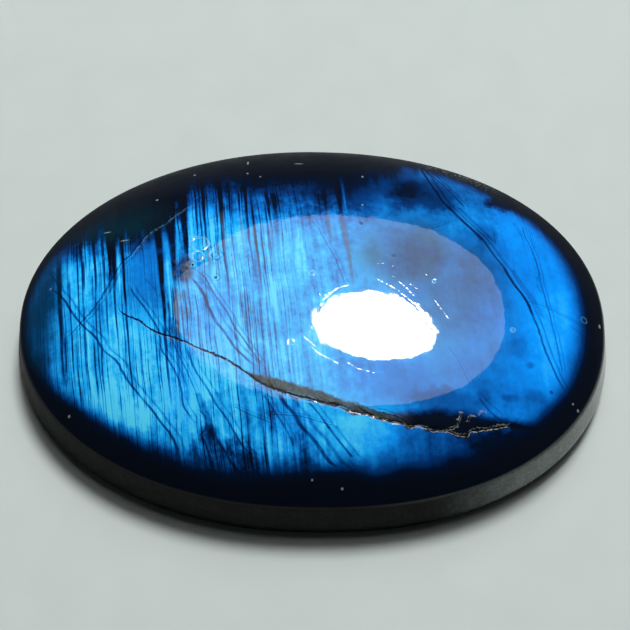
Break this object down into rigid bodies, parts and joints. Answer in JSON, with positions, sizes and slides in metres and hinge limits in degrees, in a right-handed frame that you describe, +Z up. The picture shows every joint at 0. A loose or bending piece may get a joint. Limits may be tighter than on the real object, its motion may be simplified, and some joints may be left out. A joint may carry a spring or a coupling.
{
  "type": "labradorite cabochon",
  "caption": "Oval labradorite cabochon with a polished dome of blue flash over dark stone, a low wall and a flat back, for a pendant or ring setting.",
  "frame": {"origin": "centre of the flat back, on the surface that the stone rests on", "axes": "+X along the oval's long axis, towards its fuller end; +Z up through the dome; +Y across the oval"},
  "size_m": [0.04, 0.0284, 0.0079],
  "materials": {
    "labradorite": "mirror-polished dark feldspar with blue labradorescence, fine cleavage lines and one long healed fracture"
  },
  "bodies": {
    "root": {"labradorite_cabochon": "labradorite"}
  },
  "joints": []
}
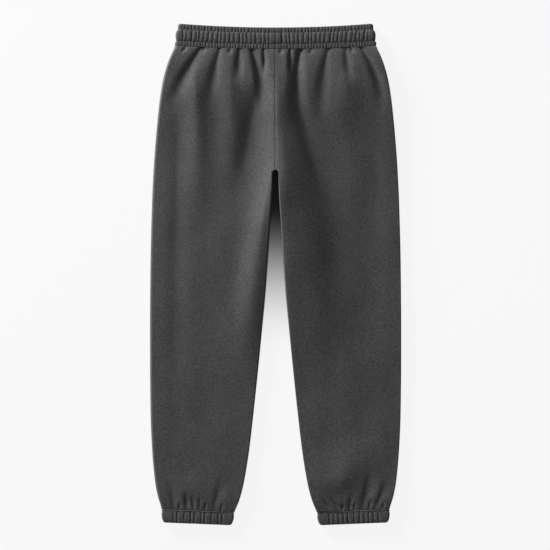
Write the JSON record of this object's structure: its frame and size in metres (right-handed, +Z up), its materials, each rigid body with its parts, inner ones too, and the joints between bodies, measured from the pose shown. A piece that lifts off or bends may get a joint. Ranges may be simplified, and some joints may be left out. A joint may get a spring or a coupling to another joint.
{
  "type": "sweatpants",
  "caption": "Fleece sweatpants laid flat with the back up: straight legs gathered into elastic ankle cuffs, below a gathered elastic waistband.",
  "frame": {"origin": "centre of the garment's bounding box, on the surface it lies on", "axes": "+Y from the ankles towards the waistband, +Z up out of the surface, so that the back of the garment faces +Z and the wearer's right is towards +X"},
  "size_m": [0.5112, 1.019, 0.0262],
  "materials": {
    "panel_fleece": "matte charcoal brushed fleece, faintly mottled, with a short soft nap",
    "waistband_fleece": "matte charcoal brushed fleece gathered over elastic",
    "cuff_fleece": "matte charcoal brushed fleece gathered over elastic"
  },
  "bodies": {
    "root": {"waistband": "waistband_fleece", "back_panel_left": "panel_fleece", "back_panel_right": "panel_fleece", "front_panel_left": "panel_fleece", "front_panel_right": "panel_fleece", "ankle_cuff_left": "cuff_fleece", "ankle_cuff_right": "cuff_fleece"}
  },
  "joints": []
}
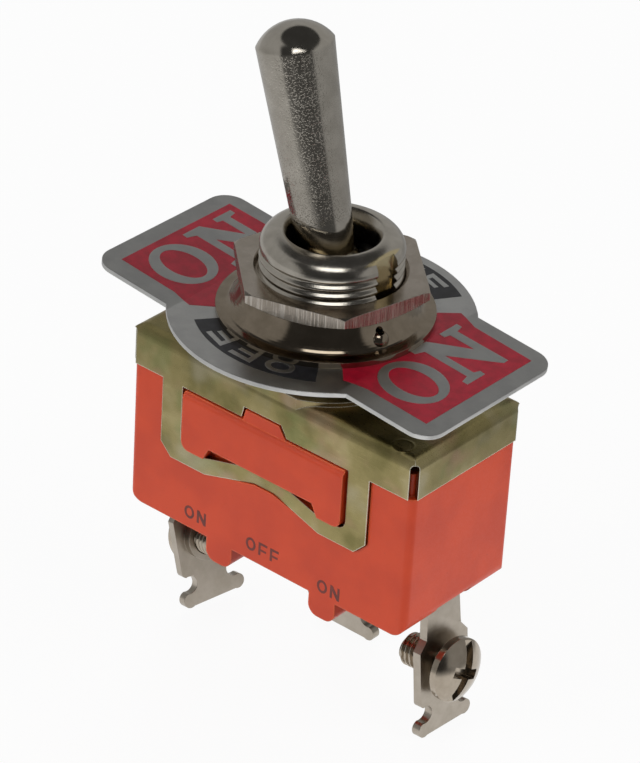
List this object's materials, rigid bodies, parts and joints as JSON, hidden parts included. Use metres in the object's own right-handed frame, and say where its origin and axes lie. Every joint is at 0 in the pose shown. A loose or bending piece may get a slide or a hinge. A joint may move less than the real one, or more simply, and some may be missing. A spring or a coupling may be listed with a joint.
{
  "type": "panel toggle switch",
  "caption": "Panel toggle switch, ON-OFF-ON, with threaded bushing, nuts, legend plate, folded metal frame, orange moulded housing and three screw terminals.",
  "frame": {"origin": "on the bushing's axis, on top of the frame cover's raised boss, where the bushing leaves the cover", "axes": "+Z along the bushing towards the lever, +X towards the right end of the housing, +Y towards the back"},
  "size_m": [0.0358, 0.0254, 0.0584],
  "materials": {
    "orange_moulding": "satin",
    "yellow_zinc": "satin, yellow passivated zinc on steel",
    "nickel": "polished nickel plate",
    "nickel_bright": "polished nickel plate",
    "nickel_satin": "satin nickel plate",
    "steel": "plain",
    "white_nylon": "moulded",
    "brass": "plain",
    "silver": "satin",
    "printed_aluminium": "satin, printed red and black",
    "fibre_sheet": "plain"
  },
  "bodies": {
    "case": {"housing": "orange_moulding", "frame_cover": "yellow_zinc", "bushing": "nickel", "lever_pin": "steel", "rocker_support": "brass", "centre_rivet": "brass", "fixed_contact_left": "silver", "fixed_contact_right": "silver", "terminal_left": "nickel_satin", "terminal_centre": "nickel_satin", "terminal_right": "nickel_satin", "screw_left": "nickel_bright", "screw_centre": "nickel_bright", "screw_right": "nickel_bright", "front_nut": "nickel", "back_nut": "nickel", "dished_washer": "nickel", "lock_washer": "steel", "on_off_plate": "printed_aluminium", "insulator_sheet": "fibre_sheet"},
    "toggle": {"lever": "nickel_bright", "plunger_spring": "steel"},
    "push": {"plunger": "white_nylon"},
    "tilt": {"rocker": "brass", "rocker_contact_left": "silver", "rocker_contact_right": "silver"}
  },
  "joints": [
    {"name": "lever_hinge", "type": "hinge", "parent": "case", "child": "toggle", "pos_m": [0, 0, 0.00762], "axis": [0, 1, 0], "range_deg": [0, 29.6]},
    {"name": "plunger_slide", "type": "slide", "parent": "toggle", "child": "push", "axis": [-0.2554, 0, 0.9668], "range_m": [0, 0.0008], "stiffness_N_per_m": 100, "springref_m": -0.002, "deforming": ["plunger_spring"]},
    {"name": "rocker_hinge", "type": "hinge", "parent": "case", "child": "tilt", "pos_m": [0, 0, -0.0136], "axis": [0, 1, 0], "range_deg": [-11.84, 0]}
  ],
  "couplings": [
    {"joint": "rocker_hinge", "follows": "lever_hinge", "ratio": -0.4}
  ]
}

> Work required: Above are some records. Print them all exactly.

> Worked answer:
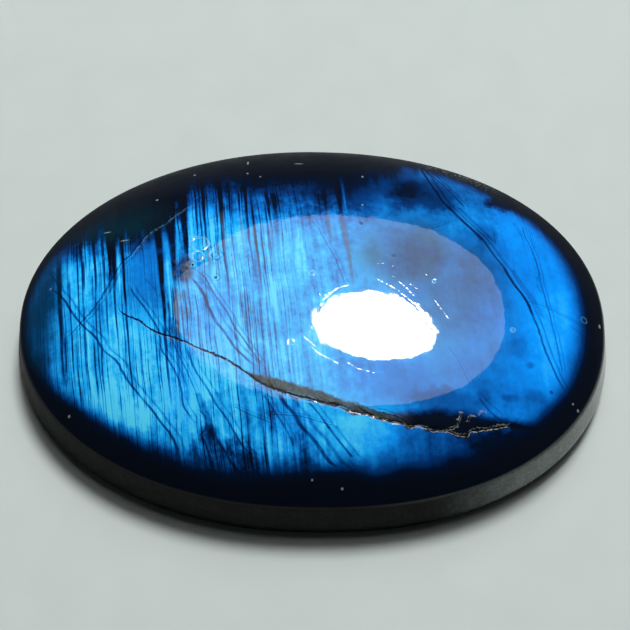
Break this object down into rigid bodies, parts and joints. Answer in JSON, with positions, sizes and slides in metres and hinge limits in degrees, in a right-handed frame that you describe, +Z up. The picture shows every joint at 0. A loose or bending piece may get a joint. Limits may be tighter than on the real object, its motion may be simplified, and some joints may be left out. A joint may carry a spring or a coupling.
{
  "type": "labradorite cabochon",
  "caption": "Oval labradorite cabochon with a polished dome of blue flash over dark stone, a low wall and a flat back, for a pendant or ring setting.",
  "frame": {"origin": "centre of the flat back, on the surface that the stone rests on", "axes": "+X along the oval's long axis, towards its fuller end; +Z up through the dome; +Y across the oval"},
  "size_m": [0.04, 0.0284, 0.0079],
  "materials": {
    "labradorite": "mirror-polished dark feldspar with blue labradorescence, fine cleavage lines and one long healed fracture"
  },
  "bodies": {
    "root": {"labradorite_cabochon": "labradorite"}
  },
  "joints": []
}
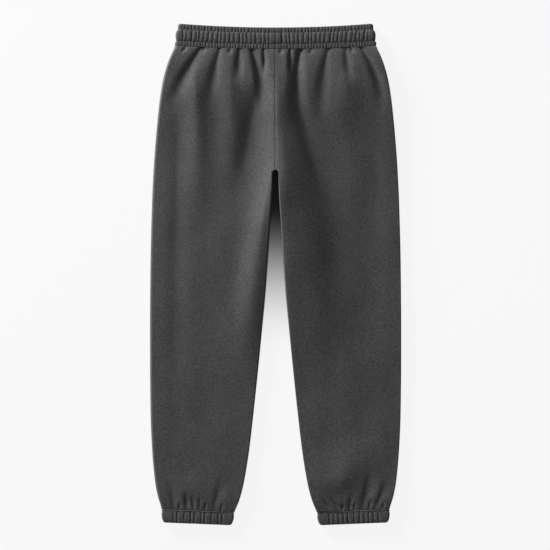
Write the JSON record of this object's structure: its frame and size in metres (right-handed, +Z up), its materials, each rigid body with its parts, inner ones too, and the joints between bodies, measured from the pose shown. A piece that lifts off or bends may get a joint. Ranges may be simplified, and some joints may be left out. A joint may get a spring or a coupling to another joint.
{
  "type": "sweatpants",
  "caption": "Fleece sweatpants laid flat with the back up: straight legs gathered into elastic ankle cuffs, below a gathered elastic waistband.",
  "frame": {"origin": "centre of the garment's bounding box, on the surface it lies on", "axes": "+Y from the ankles towards the waistband, +Z up out of the surface, so that the back of the garment faces +Z and the wearer's right is towards +X"},
  "size_m": [0.5112, 1.019, 0.0262],
  "materials": {
    "panel_fleece": "matte charcoal brushed fleece, faintly mottled, with a short soft nap",
    "waistband_fleece": "matte charcoal brushed fleece gathered over elastic",
    "cuff_fleece": "matte charcoal brushed fleece gathered over elastic"
  },
  "bodies": {
    "root": {"waistband": "waistband_fleece", "back_panel_left": "panel_fleece", "back_panel_right": "panel_fleece", "front_panel_left": "panel_fleece", "front_panel_right": "panel_fleece", "ankle_cuff_left": "cuff_fleece", "ankle_cuff_right": "cuff_fleece"}
  },
  "joints": []
}
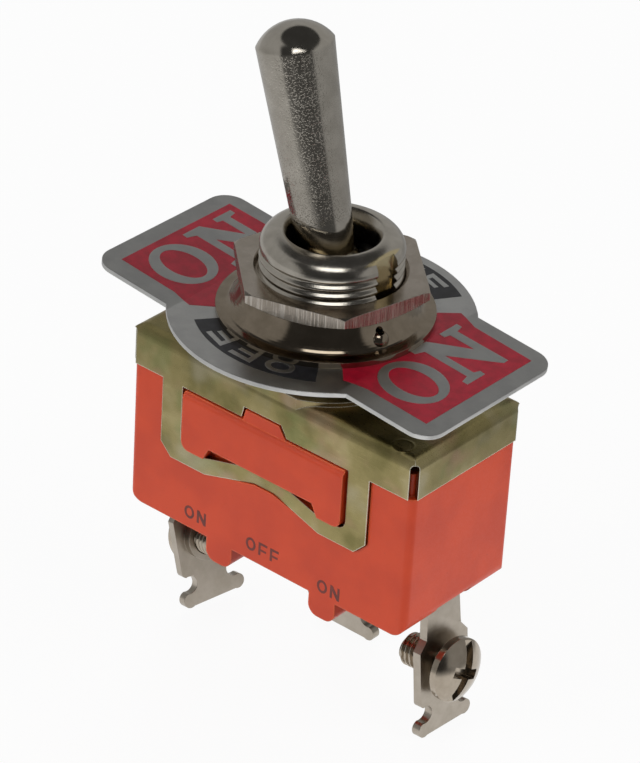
List this object's materials, rigid bodies, parts and joints as JSON, hidden parts included. Use metres in the object's own right-handed frame, and say where its origin and axes lie. Every joint is at 0 in the pose shown. A loose or bending piece may get a slide or a hinge. A joint may move less than the real one, or more simply, and some may be missing. A spring or a coupling may be listed with a joint.
{
  "type": "panel toggle switch",
  "caption": "Panel toggle switch, ON-OFF-ON, with threaded bushing, nuts, legend plate, folded metal frame, orange moulded housing and three screw terminals.",
  "frame": {"origin": "on the bushing's axis, on top of the frame cover's raised boss, where the bushing leaves the cover", "axes": "+Z along the bushing towards the lever, +X towards the right end of the housing, +Y towards the back"},
  "size_m": [0.0358, 0.0254, 0.0584],
  "materials": {
    "orange_moulding": "satin",
    "yellow_zinc": "satin, yellow passivated zinc on steel",
    "nickel": "polished nickel plate",
    "nickel_bright": "polished nickel plate",
    "nickel_satin": "satin nickel plate",
    "steel": "plain",
    "white_nylon": "moulded",
    "brass": "plain",
    "silver": "satin",
    "printed_aluminium": "satin, printed red and black",
    "fibre_sheet": "plain"
  },
  "bodies": {
    "case": {"housing": "orange_moulding", "frame_cover": "yellow_zinc", "bushing": "nickel", "lever_pin": "steel", "rocker_support": "brass", "centre_rivet": "brass", "fixed_contact_left": "silver", "fixed_contact_right": "silver", "terminal_left": "nickel_satin", "terminal_centre": "nickel_satin", "terminal_right": "nickel_satin", "screw_left": "nickel_bright", "screw_centre": "nickel_bright", "screw_right": "nickel_bright", "front_nut": "nickel", "back_nut": "nickel", "dished_washer": "nickel", "lock_washer": "steel", "on_off_plate": "printed_aluminium", "insulator_sheet": "fibre_sheet"},
    "toggle": {"lever": "nickel_bright", "plunger_spring": "steel"},
    "push": {"plunger": "white_nylon"},
    "tilt": {"rocker": "brass", "rocker_contact_left": "silver", "rocker_contact_right": "silver"}
  },
  "joints": [
    {"name": "lever_hinge", "type": "hinge", "parent": "case", "child": "toggle", "pos_m": [0, 0, 0.00762], "axis": [0, 1, 0], "range_deg": [0, 29.6]},
    {"name": "plunger_slide", "type": "slide", "parent": "toggle", "child": "push", "axis": [-0.2554, 0, 0.9668], "range_m": [0, 0.0008], "stiffness_N_per_m": 100, "springref_m": -0.002, "deforming": ["plunger_spring"]},
    {"name": "rocker_hinge", "type": "hinge", "parent": "case", "child": "tilt", "pos_m": [0, 0, -0.0136], "axis": [0, 1, 0], "range_deg": [-11.84, 0]}
  ],
  "couplings": [
    {"joint": "rocker_hinge", "follows": "lever_hinge", "ratio": -0.4}
  ]
}